The World Bank’s World Development Report, published annually since 1978, is an invaluable guide to the economic, social, and environmental state of the world today. Each report provides in-depth analysis and policy recommendations on a specific and important aspect of development—from agriculture, the role of the state, transition economies, and labor to infrastructure, health, the environment, and poverty. Through the quality and timeliness of the information it provides, the report has become a highly influential publication that is used by many multilateral and bilateral international organizations, national governments, scholars, civil society networks and groups, and other global thought leaders to support their decision-making processes. This corporate flagship undergoes extensive internal and external review and is one of the key outputs of the World Bank's Development Economics unit.
Jobs provide higher earnings and better benefits as countries grow, but they
are also a driver of development. Poverty falls as people work their way out
of hardship and as jobs empowering women lead to greater investments
in children. Efficiency increases as workers get better at what they do, as more
productive jobs appear, and less productive ones disappear. Societies flourish
as jobs bring together people from different ethnic and social backgrounds
and provide alternatives to conflict. Jobs are thus more than a byproduct of
economic growth. They are transformational—they are what we earn, what
we do, and even who we are.
High unemployment and unmet job expectations among youth are the most
immediate concerns. But in many developing countries, where farming and
self-employment are prevalent and safety nets are modest at best, unemployment
rates can be low. In these countries, growth is seldom jobless. Most of
the poor work long hours but simply cannot make ends meet. And the
violation of basic rights is not uncommon. Therefore, the number of jobs
is not all that matters: jobs with high development payoffs are needed.
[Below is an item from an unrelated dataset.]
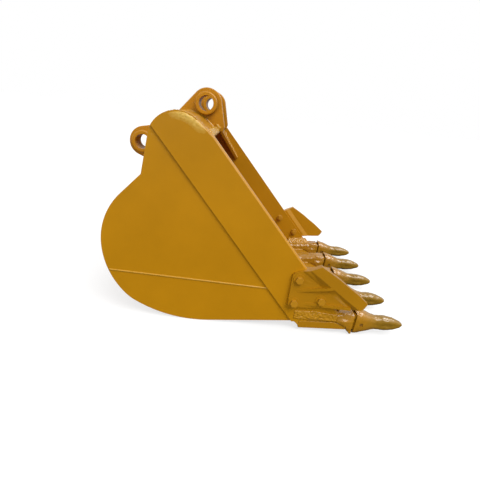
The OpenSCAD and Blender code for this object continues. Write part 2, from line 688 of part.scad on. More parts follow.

Confronted with these challenges, policy makers ask difficult questions.
Should countries build their development strategies around growth, or
should they focus on jobs? Can entrepreneurship be fostered, especially
among the many microenterprises in developing countries, or are entrepreneurs
born? Are greater investments in education and training a prerequisite
for employability, or can skills be built through jobs? In times of major crises
and structural shifts, should jobs, not just workers, be protected? And is there
a risk that policies supporting job creation in one country will come at the
expense of jobs in other countries?
The World Development Report 2013: Jobs offers answers to these and other
difficult questions by looking at jobs as drivers of development—not as
derived labor demand—and by considering all types of jobs—not just formal
wage employment. The Report provides a framework that cuts across sectors
and shows that the best policy responses vary across countries, depending
on their levels of development, endowments, demography, and institutions.
Policy fundamentals matter in all cases, as they enable a vibrant private sector,
the source of most jobs in the world. Labor policies can help as well, even
if they are less critical than is often assumed. Development policies, from
making smallholder farming viable to fostering functional cities to engaging
in global markets, hold the key to success.